Answer
$\dfrac{\partial z}{\partial x}=-\dfrac{2xy^2+yz\times sin(xyz)}{yxsin(xyz)+2z}$
and
$\dfrac{\partial z}{\partial y}=-\dfrac{2xy^2+xz\times sin(yxz)}{xysin(xyz)+2z}$
Work Step by Step
$cos(xyz)=1+x^2y^2+z^2$
Treat $z$ and $x$ as variables and $y$ as constant.

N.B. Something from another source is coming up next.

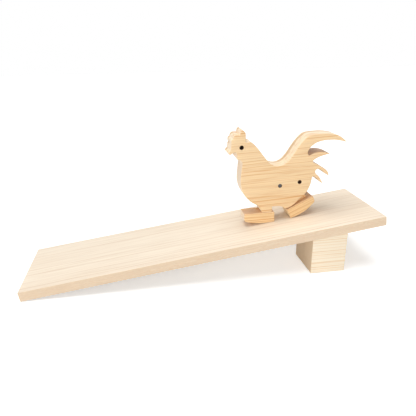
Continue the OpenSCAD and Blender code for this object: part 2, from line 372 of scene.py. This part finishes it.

$\dfrac{\partial [cos (xyz)]}{\partial x}=\dfrac{\partial (1)}{\partial x}+\dfrac{\partial (x^2y^2)}{\partial x}+\dfrac{\partial (z^2)}{\partial x}$
Use chain rule:
$-sin (xyz)\times \dfrac{\partial (xyz)}{\partial x}=2xy^2+2z\times \dfrac{\partial z}{\partial x}$
Thus, $\dfrac{\partial z}{\partial x}=-\dfrac{2xy^2+yz\times sin(xyz)}{yxsin(xyz)+2z}$
and
$\dfrac{\partial z}{\partial y}$ can be obtained by from $\dfrac{\partial z}{\partial x}$ by replacing $x$ with $y$ and vice-versa.
$\dfrac{\partial z}{\partial y}=-\dfrac{2xy^2+xz\times sin(yxz)}{xysin(xyz)+2z}$